Just like other militia/vigilante groups before them, such as the dreaded Bakassi Boys in south eastern Nigeria, and the Odua People's Congress, OPC, in the south west, the Civilian JTF are given to excess, and in the video below, released exclusively by, they showed their brutal side. The video may be upsetting to some viewers, so be warned.

Jungle justice is not uncommon in Nigeria, and a simple google search will reveal quite a number of gruesome videos, most notably that of the 'Aluu 4' (please be warned, another gruesome video). While the anger of the young men who comprise the civilian JTF is understandable, it does not justify the treatment meted out to the two men in the video. These young men have been failed by their country in so many ways - they have little or no education, no jobs, no decent healthcare in place, and the opportunities are not even available for the enterprising. Their frustrations, which have a solid foundation, needs an outlet; but it is not torturing their peers simply because they could be Boko Haram members.

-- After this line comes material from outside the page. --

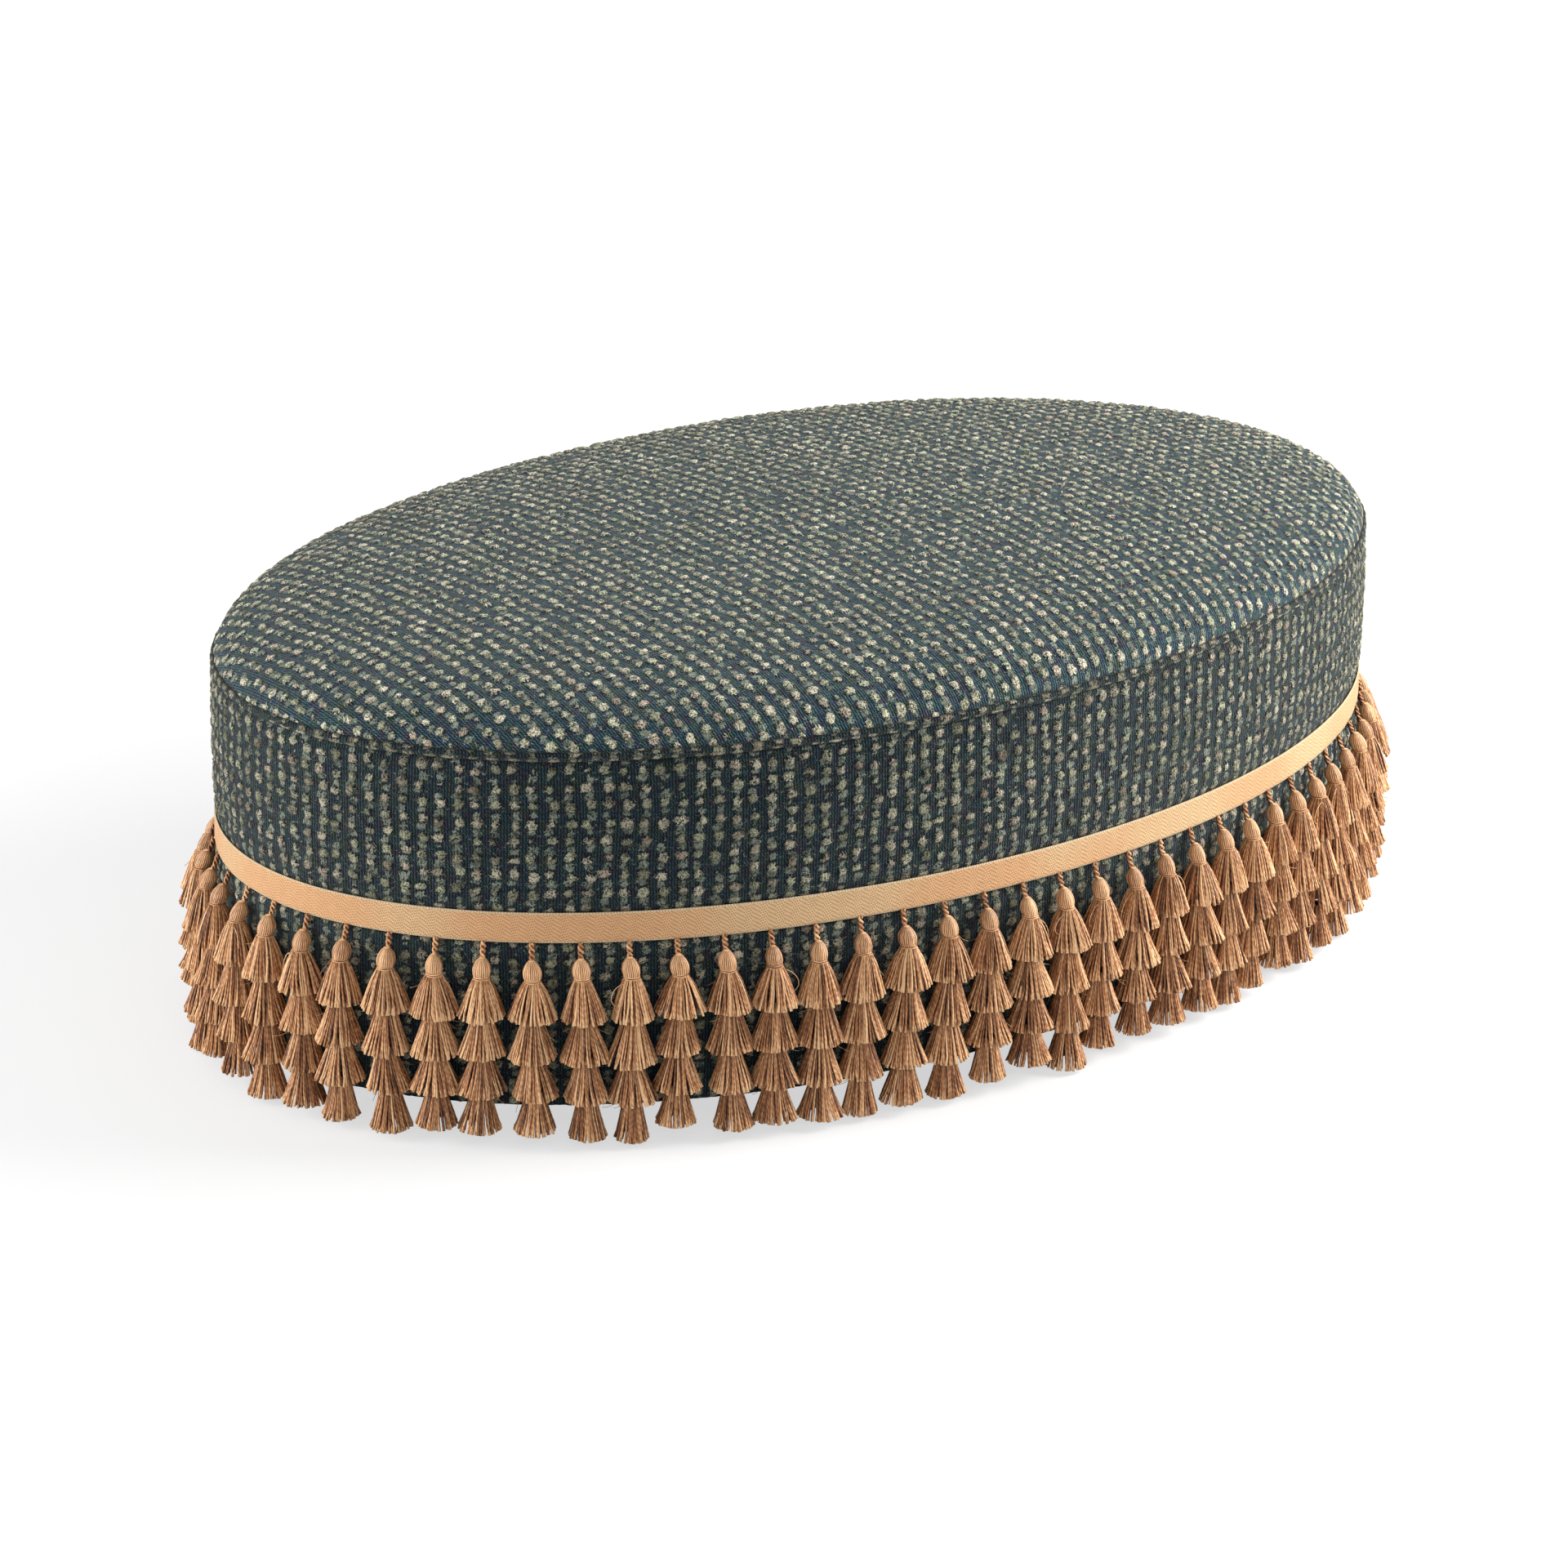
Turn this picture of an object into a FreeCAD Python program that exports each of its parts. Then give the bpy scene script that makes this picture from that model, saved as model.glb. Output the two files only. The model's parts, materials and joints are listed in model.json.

This video is another indictment of the Nigerian state's abdication of its responsibilities to its youth, and populace in general. Most of the Civilian JTF members were productive members of society, but like many in the state, they have in one way or another been affected by the reign of terror; they have lost family, friends, and economic opportunities. They have been pushed to the wall and have decided to fight back, and since they have lost faith in the government forces ability to put Boko Haram to rout, they have become a law unto themselves. And this is a glimpse of their justice system.